MONMOUTH'S Town Council this week met in the open air as a defiant gesture against critics who say they should do more to improve disabled access to their proceedings.

However the move appears to have backfired with disability groups saying the council should move out of its plush chambers on the third floor of the 18th century civic building.

Outspoken critic Kirsty Buckland, whose husband Tim is a town councillor and former magistrate, said: "It was a farce, contemptuous really to disabled people people many of them very distinguished who have done so much for the town.

"It was virtually impossible to hear any of the proceedings, and it came over as something of a joke."

She said her husband was planning to boycott council meetings until something sensible was done about the situation.

The town council is seeking approval from Monmouthshire County Council to install a lift in the Listed building, but critics say they should instead move their meetings downstairs to a perfectly adequate meeting room with good disabled access.

Mrs Buckland said the row had been rumbling for some time, with some councillors trying to cling on to tradition and pomp in the old chambers.

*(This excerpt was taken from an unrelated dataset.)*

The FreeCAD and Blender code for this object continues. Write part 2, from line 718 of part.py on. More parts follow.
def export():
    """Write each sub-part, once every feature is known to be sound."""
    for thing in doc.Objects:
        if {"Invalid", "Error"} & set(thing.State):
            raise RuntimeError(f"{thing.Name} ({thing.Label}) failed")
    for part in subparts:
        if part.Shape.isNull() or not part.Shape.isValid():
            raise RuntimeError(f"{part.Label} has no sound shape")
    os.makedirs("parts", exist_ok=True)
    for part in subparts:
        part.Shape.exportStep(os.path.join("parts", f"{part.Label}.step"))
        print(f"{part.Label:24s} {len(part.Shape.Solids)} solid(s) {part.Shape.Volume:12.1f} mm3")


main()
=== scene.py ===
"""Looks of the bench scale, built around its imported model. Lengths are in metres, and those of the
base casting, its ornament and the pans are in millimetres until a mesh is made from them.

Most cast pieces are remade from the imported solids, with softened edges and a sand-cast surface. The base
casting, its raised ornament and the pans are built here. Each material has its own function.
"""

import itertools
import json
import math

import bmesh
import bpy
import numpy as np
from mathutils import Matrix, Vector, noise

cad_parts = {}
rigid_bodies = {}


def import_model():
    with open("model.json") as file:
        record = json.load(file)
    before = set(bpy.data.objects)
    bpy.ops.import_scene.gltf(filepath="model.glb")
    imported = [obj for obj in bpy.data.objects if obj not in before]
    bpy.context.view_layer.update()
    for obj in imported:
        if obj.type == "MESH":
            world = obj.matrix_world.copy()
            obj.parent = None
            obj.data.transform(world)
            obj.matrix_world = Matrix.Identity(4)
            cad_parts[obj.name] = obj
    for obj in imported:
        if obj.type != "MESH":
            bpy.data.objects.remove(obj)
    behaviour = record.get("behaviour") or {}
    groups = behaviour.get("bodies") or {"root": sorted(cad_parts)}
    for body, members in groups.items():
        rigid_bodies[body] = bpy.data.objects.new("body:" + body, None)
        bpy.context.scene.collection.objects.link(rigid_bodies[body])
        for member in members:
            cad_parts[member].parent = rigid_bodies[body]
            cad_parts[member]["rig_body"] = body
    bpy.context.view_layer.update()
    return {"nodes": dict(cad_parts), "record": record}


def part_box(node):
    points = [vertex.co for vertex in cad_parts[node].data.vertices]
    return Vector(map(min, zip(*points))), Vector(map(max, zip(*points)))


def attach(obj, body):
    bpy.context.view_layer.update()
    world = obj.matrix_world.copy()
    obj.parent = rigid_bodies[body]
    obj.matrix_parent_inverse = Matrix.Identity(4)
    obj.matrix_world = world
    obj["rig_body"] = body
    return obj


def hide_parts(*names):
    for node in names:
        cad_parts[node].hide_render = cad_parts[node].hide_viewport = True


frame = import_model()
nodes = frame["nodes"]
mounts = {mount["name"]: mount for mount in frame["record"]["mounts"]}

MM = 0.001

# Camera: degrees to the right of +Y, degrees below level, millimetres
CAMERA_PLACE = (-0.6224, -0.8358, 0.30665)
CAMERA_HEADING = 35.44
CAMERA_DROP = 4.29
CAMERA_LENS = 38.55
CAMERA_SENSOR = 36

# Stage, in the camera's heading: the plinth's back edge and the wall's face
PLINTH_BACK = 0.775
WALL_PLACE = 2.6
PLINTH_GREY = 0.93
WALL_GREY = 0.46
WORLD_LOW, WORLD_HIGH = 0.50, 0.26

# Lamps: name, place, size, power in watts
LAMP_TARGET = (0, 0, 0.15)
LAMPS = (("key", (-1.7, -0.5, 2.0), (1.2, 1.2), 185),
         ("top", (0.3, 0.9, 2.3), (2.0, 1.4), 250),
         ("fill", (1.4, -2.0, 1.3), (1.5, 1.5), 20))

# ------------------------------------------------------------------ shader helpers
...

"Actually they have only been meeting there since the 1950s," she said. "And they are only a parish council when all's said and done."

Monday evening's meeting in the cloisters in Agincourt Square was chaired by deputy mayor Mandy Russell in the absence of the Mayor, Richard Bond, who is on holiday abroad.

It was decided to hold an open public meeting to thrash out the issue on September 21.

It is understood that at least one disability support group in the town is planning to take the council to court in a test case against its access facilities for the disabled.